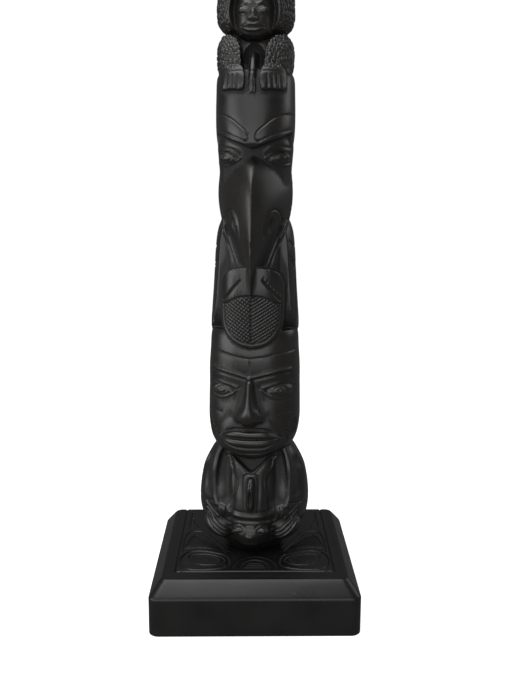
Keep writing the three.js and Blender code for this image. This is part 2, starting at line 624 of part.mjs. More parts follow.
// ---------------------------------------------------------------- the part

const resinBlack = { color: 0x14110f, roughness: 0.38, metalness: 0 };

function meshOf(name, solid) {
  const mesh = new THREE.Mesh(geometryOf(solid), new THREE.MeshStandardMaterial({ ...resinBlack }));
  mesh.name = name;
  return mesh;
}

const face = solidOf(geometryOf(makeFace()).rotateZ(THREE.MathUtils.degToRad(faceTurn)));
const pole = union([makeBody(), face, makeRaven(), makeSmallFigure()]);
const aboveSeat = solidOf(new THREE.BoxGeometry(120, 120, 400).translate(0, 0, footZ + 200));
const poleMesh = meshOf('totem_pole', pole.intersect(aboveSeat));
poleMesh.geometry.rotateZ(THREE.MathUtils.degToRad(poleTurn));

const group = new THREE.Group();
group.name = 'totem_pole_on_base';
group.add(poleMesh, meshOf('base', makeBase()));

export default group;
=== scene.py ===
import math
import random
from functools import partial

import bmesh
import bpy
import numpy as np
from mathutils import Matrix, Vector, kdtree


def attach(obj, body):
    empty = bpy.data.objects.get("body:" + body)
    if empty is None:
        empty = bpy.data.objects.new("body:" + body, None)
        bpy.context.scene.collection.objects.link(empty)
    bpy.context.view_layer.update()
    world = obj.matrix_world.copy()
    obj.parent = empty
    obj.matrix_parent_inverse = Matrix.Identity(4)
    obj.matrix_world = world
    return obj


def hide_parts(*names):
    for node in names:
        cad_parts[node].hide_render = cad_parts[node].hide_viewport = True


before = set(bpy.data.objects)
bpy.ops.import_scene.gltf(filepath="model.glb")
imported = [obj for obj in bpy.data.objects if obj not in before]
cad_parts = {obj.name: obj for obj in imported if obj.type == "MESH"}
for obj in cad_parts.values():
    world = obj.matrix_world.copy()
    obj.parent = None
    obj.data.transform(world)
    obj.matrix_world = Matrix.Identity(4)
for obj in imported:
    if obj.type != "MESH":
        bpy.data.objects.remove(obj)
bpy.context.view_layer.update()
mm = 0.001                     # the forms are drawn in millimetres and scaled once, at the end

# the pole's own settings, in millimetres about its own axis
pole = {
    "turn": -5.5,              # degrees the pole is twisted on its base
    "faceTurn": -2.8,          # the large face looks a little further to that side
    "foot": 26.8,              # where it is cut level, a hair above the base
    "grain": 0.37,             # spacing of the fine surface before it is thinned
    "evening": (0.5, 3),       # smoothing of the joined masses: factor and rounds
    "polish": (0.4, 1),        # and again after the carving
    "faces": 188000,
    "seed": 12,
    "tuft": 1.45,              # width of a tuft of fur
    "tuftHeight": 0.66,
    "relief": (14, 2.2),       # reach and strength of the hollow measure that the finish reads for its painted shade and dullness in the hollows
}
faceTurn = Matrix.Rotation(math.radians(pole["faceTurn"]), 4, "Z")

# outlines at rising heights: [height, half width, depth in front, depth behind]
bodyStations = [
    [26.8, 13.5, 12, 13.5], [30, 16, 14, 15.5], [34, 19.6, 16.4, 18], [39, 23.6, 18.6, 20.4],
    [45, 27, 20, 22.4], [52, 28.2, 20.4, 23], [60, 27.8, 19.8, 22.5], [66, 26.9, 18.6, 21.5],
    [71, 25.6, 17.4, 20.5], [79, 21.5, 15.5, 18.5], [85, 17, 13, 16],
]
whaleBackStations = [
    [42, 14, 24.4, 0], [50, 14, 24.8, 0], [58, 13.6, 24.2, 0], [66, 13.6, 22.6, 0],
    [74, 15, 21.6, 0], [82, 16, 21.4, 0],
]
whaleHeadStations = [
    [31.6, 4, 18, 0], [33.6, 8.6, 22.8, 0], [38, 10.8, 25.6, 0], [42, 11.2, 25.8, 0],
    [45, 10.9, 24.6, 0], [46.6, 10.4, 22.8, 0],
]
finStations = [[52.6, 2, 25, 0], [54, 2.8, 27.8, 0], [62, 2.8, 28.6, 0], [67, 2.5, 27.8, 0],
               [69.6, 1.8, 24.5, 0]]
faceStations = [
    [77.5, 8, 16.5, 8], [79.5, 13.5, 20, 12], [82.5, 18.8, 21.6, 16], [87, 21.6, 22, 18],
    [95, 23, 21.5, 18.5], [104, 23.1, 20.5, 18.5], [114, 22.9, 19.5, 18.5], [123, 22.8, 20.5, 18],
    [132, 22.2, 20.2, 17.5], [139, 21.8, 18.8, 17], [142, 21, 17.5, 16.5],
]
noseStations = [
    [95.4, 9, 22.4, 0], [97, 12.4, 25.2, 0], [99.5, 13.4, 26.7, 0], [102.5, 11, 26.9, 0],
    [105.5, 7.4, 26.3, 0], [110, 5.6, 24.8, 0], [115, 5, 23, 0], [120, 6, 21, 0],
]
trunkStations = [[138, 17, 15.5, 16.5], [165, 16, 15, 16.5], [192, 15.5, 15, 16.5],
                 [218, 16, 14, 16.5]]
sleeveStations = [
    [139, 19.6, 17, 17.5], [140.6, 21.6, 19, 18], [145, 22, 19, 18], [153, 21.5, 18.6, 18],
    [161, 20.9, 18.2, 17.5], [169, 20.4, 17.8, 17.5], [181, 19.7, 17.2, 17.5], [190, 18.6, 16, 17],
    [196, 16.5, 14, 16],
]
shieldStations = [
    [132, 17.5, 20.6, 0], [136, 17.5, 21.8, 0], [146, 17.5, 22.6, 0], [158, 17.5, 23, 0],
    [175, 17.5, 22.6, 0],
]
beakStations = [
    [158.6, 0.7, 25.2, -20], [162.5, 2.6, 26, -17], [167, 4.6, 26.7, -13], [173.5, 7.8, 27.4, -8],
    [181, 11.4, 28, -4], [188, 14.4, 28.2, 0], [195, 16.8, 27.9, 0], [202, 18.1, 27.1, 0],
    [208, 18.5, 25.8, 0], [214, 18.1, 23.6, 0], [219, 17.5, 20.4, 0], [223, 16.8, 17, 0],
    [226, 15.5, 14.5, 0],
]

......

=== Exercise description ===
Of the lines above, retype only those from the line containing "const group = new THREE.Group();" through the line containing "imported = [obj", including both, exactly.

=== Right answer ===
const group = new THREE.Group();
group.name = 'totem_pole_on_base';
group.add(poleMesh, meshOf('base', makeBase()));

export default group;
=== scene.py ===
import math
import random
from functools import partial

import bmesh
import bpy
import numpy as np
from mathutils import Matrix, Vector, kdtree


def attach(obj, body):
    empty = bpy.data.objects.get("body:" + body)
    if empty is None:
        empty = bpy.data.objects.new("body:" + body, None)
        bpy.context.scene.collection.objects.link(empty)
    bpy.context.view_layer.update()
    world = obj.matrix_world.copy()
    obj.parent = empty
    obj.matrix_parent_inverse = Matrix.Identity(4)
    obj.matrix_world = world
    return obj


def hide_parts(*names):
    for node in names:
        cad_parts[node].hide_render = cad_parts[node].hide_viewport = True


before = set(bpy.data.objects)
bpy.ops.import_scene.gltf(filepath="model.glb")
imported = [obj for obj in bpy.data.objects if obj not in before]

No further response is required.